On June 27, 2019, Dragonfly was selected to become the fourth mission in the New Frontiers programme and a month later exact specifications for the craft were explained by Brian McManus on his YouTube channel Real Engineering.
He said: “As our quest to learn more about the origins of life continues, NASA’s new mission called Dragonfly will begin its journey to Titan in 2026 and the work of Cassini and Huygen mission will be vital to its success.
“Dragonfly is a mobile landed fitted with eight large rotors that will help it to fly around the surface like a drone, an incredibly difficult engineering challenge, and the data gained from Huygens will be insanely valuable when designing the drone.

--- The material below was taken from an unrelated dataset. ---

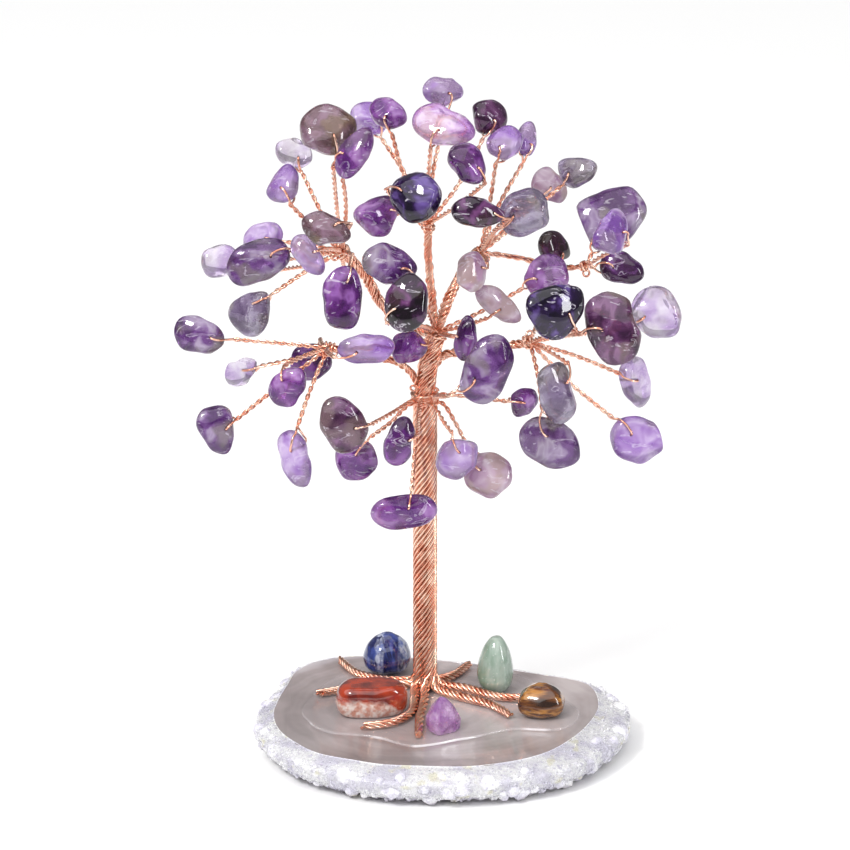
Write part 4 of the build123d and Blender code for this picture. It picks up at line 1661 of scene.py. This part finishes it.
@dataclass
class Crown:
    """The chips and their wires."""

    binding_shares: Share = (0.75, 0.25)
    entry_reach: float = 1.4
    exit_reach: float = 3.9

    def way_out(self, limb: str, chip: Chip, number: int, ends: dict[str, Vector]) -> list[Vector]:
        """The start of a chip's wire.

        Args:
            limb: The limb that carries it.
            chip: The chip.
            number: Its place in the limb's table.
            ends: Where each limb ends.

        Returns:
            The wire's first points, from the limb outwards.
        """
        if limb != "crotch":
            return [ends[limb]]
        middle = Vector((0, 0, BINDING_BOTTOM + self.binding_shares[number % 2] * BINDING_HEIGHT))
        outward = crown_point(chip.across, chip.down, chip.depth) - middle
        flat = Vector((outward.x, outward.y, 0)).normalized()
        return [middle + flat * self.entry_reach, middle + flat * self.exit_reach]

    def build(self, copper: bpy.types.Material, ends: dict[str, Vector]) -> None:
        """Makes all chips and wires, limb by limb.

        Args:
            copper: The wires' material.
            ends: Where each limb ends.
        """
        tints = {tint.name: AmethystFinish(tint).material() for tint in Tint}
        seed = 0
        for limb, chips in CHIPS.items():
            used = sorted({chip.tint.name for chip in chips})
            stones, numbers, lines = [], [], []
            for number, chip in enumerate(chips):
                seed += 1
                entry = ChipOnWire(chip, seed, self.way_out(limb, chip, number, ends))
                stones.append(entry.stone())
                numbers.append(used.index(chip.tint.name))
                lines.append(entry.wire())
            short = limb.replace("_limb", "")
            joined = Workshop.joined(stones, numbers)
            made = Workshop.piece(f"{short}_chips", joined, [tints[name] for name in used])
            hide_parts(f"chips_{short}")
            twigs = Workshop.copper(f"{short}_chip_wires", Workshop.wires(lines, WIRE_RADIUS), copper)
            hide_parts(f"chip_wires_{short}")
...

“Everything from its sensor layout, battery capacity, energy source and propellers design will be dictated by what we learned.”
Mr McManus revealed how the scientists at NASA have taken inspiration from previous missions.
He added: “Dragonfly will have many of the same scientific instruments as the Curiosity Rover, it will have a skid mounted drill to take soil samples and run it through a mass spectrometer to learn more about the soil composition.
“It will be capable of quickly analysing elemental compositions at landing sites before landing using a neutron-activated gamma-ray spectrometer.
“This instrument typically needs cryocooling, but thanks to Titan’s subzero temperatures it can be passively cooled.
“It will, however, need to generate its own neutrons rather than relying on cosmic rays to generate them as the atmosphere blocks too much sunlight.’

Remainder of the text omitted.